War Department, Washington, April 30, 1863-11 a. m.

Major-General Schenck, Baltimore Md.:

If you want more troops in the west and at Harper's Ferry, why do you leave so large a force at Winchester? As I have often repeated to you verbally and in writing, that is no place to fight a battle. It is merely an outpost, which should not be exposed to an attack in force.

H. W. Halleck,



Hdqrs. Middle Department,

Eighth Army Corps, Baltimore, July 8, 1863.
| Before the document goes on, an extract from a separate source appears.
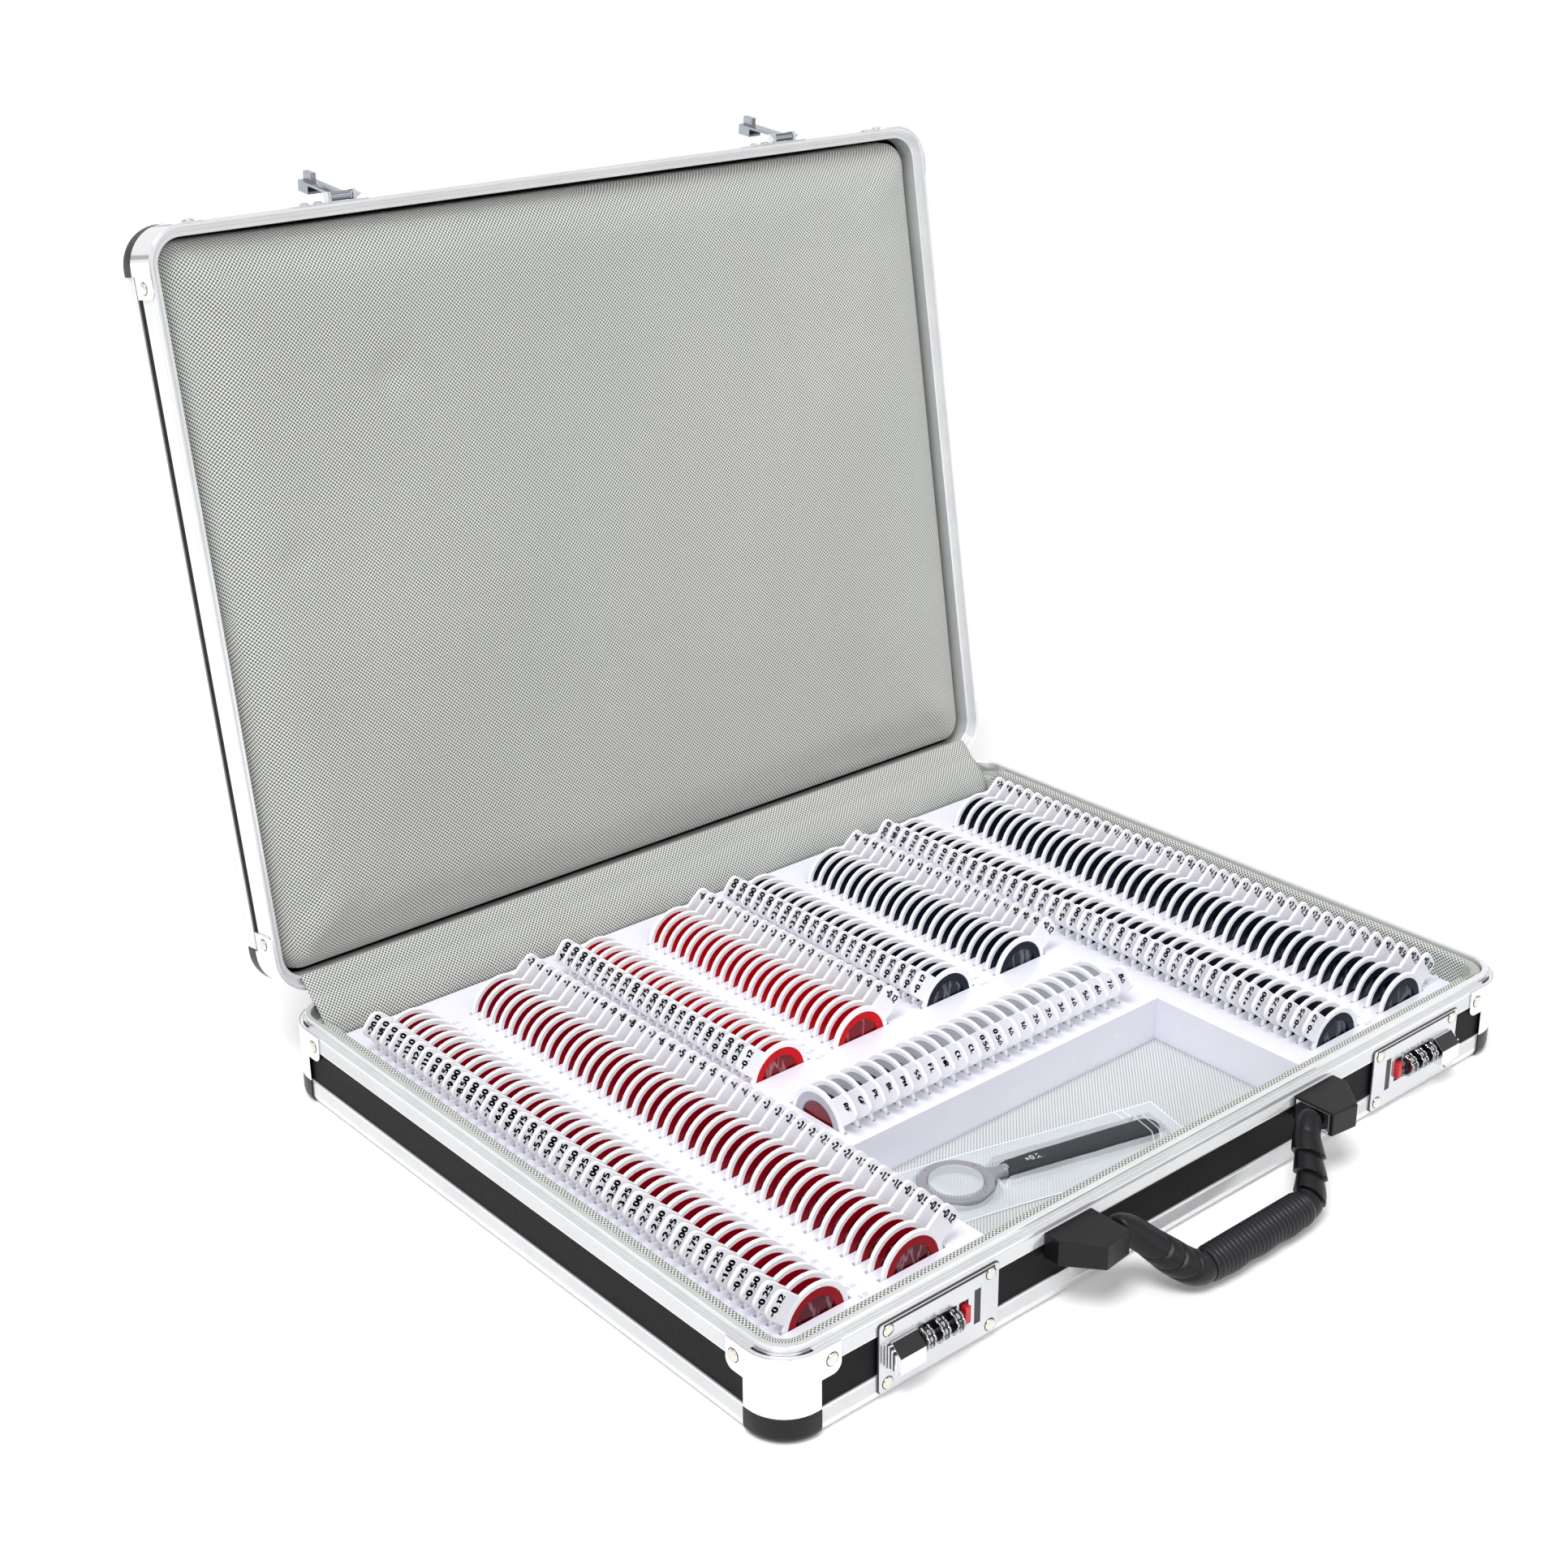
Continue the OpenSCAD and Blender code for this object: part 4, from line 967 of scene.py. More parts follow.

Respectfully forwarded to the General-in-Chief, in obedience to instructions form the War Department. When Major-General Milroy was relieved at Bloody Run, and sent by Major-General Couch to report here on the 27th June ultimo, I placed him in arrest. Eight days having elapsed without charges being sent to be served on him, his arrest expired by limitation of law on the 5th instant, since which he has made his report. He was deprived of all command at Harper's Ferry immediately, in pursuance of the order of the General-in-Chief on the 15th of June ultimo. If it be not the purpose of the Secretary of War or the General-in-Chief to take further measures in General Milroy's case, I respectfully request that he be ordered back to the command of those of his troops which were assembled at Bloody Run, and which are now operating, I believe, somewhere in the rear of the rebel army. I really do not think that anybody else can so efficiently bring together and manage those fragments of his division, and have them ready for reuniting with the other scattered parts of brigades, regiments, and companies when the present immediate movement against the enemy are over.